To roast your green coffee beans in an iron pan or skillet you start by first making sure you skillet or pan is clean because any food residue will 'flavor' your coffee. You will also want to make sure you have open windows as there will be smoke produced.
Now you will want to start by heating your iron pan on a stove top at a medium setting until the temperature reaches 500 °F (260 °C). Next you add your beans, remember to stir them constantly, the more you stir them the more even the roasting will be. Your beans should begin making crackling sounds and begin to smoke after about five minutes. You can keep on stirring them while watching them closely until are close in color to your prefered roasting time, they will continue to roast as they cool so getting close will mean you get the best roast for your tastes.

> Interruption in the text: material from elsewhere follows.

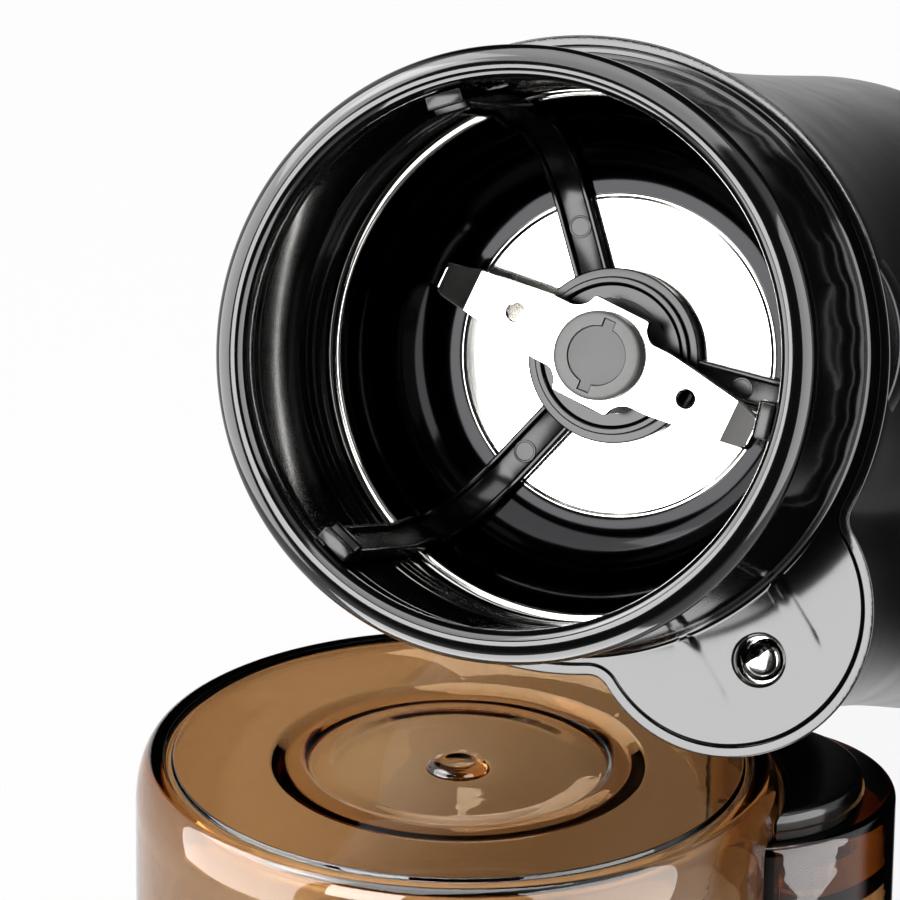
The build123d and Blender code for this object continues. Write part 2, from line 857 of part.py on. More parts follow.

When you remove them from the heat pour them into a metal container like a colander. Stir the beans and help speed up the cooling process as well as breaking off the excess chaff from the coffee beans. The chaff is flammable, like dry leaves so remember to practice caution when roasting your own beans.
I have included a video on roasting coffee beans using an air popcorn popper below if you would like to check that out. If you are pressed for time or just don't feel that confident you can always buy a green coffee bean roaster that will roast your coffee beans for you.
Light, Cinnamon Roast, New englad Roast
When the beans 'pop' this is the first crack and where many roasters typically stop
Lighter bodied, higher acidity, no obvious roast flavor
Medium, full city American, regular breakfast brown
This roast is reached a few minutes after the first crack
A sweeter then light roast with more body and exhibiting more balance in acid, aroma and complexity.
Full Roast, High Viennese, Italian Espresso, Continental
Typically this roast is acheived when the beans start popping again and the oild rise to the surface. This is the second crack
This is somewhat spicy. The complexity is traded for a heavier body/mouth feel. The aromas and flavors of roast become clearly evident.
French Double Roast
This is when the bean sugars begin to carbonize and the beans begin to smoke. The bean surface now is very oily.
Smokey-sweet; light bodied, but quite intense. None of the inherent flavors of the bean are recognisable.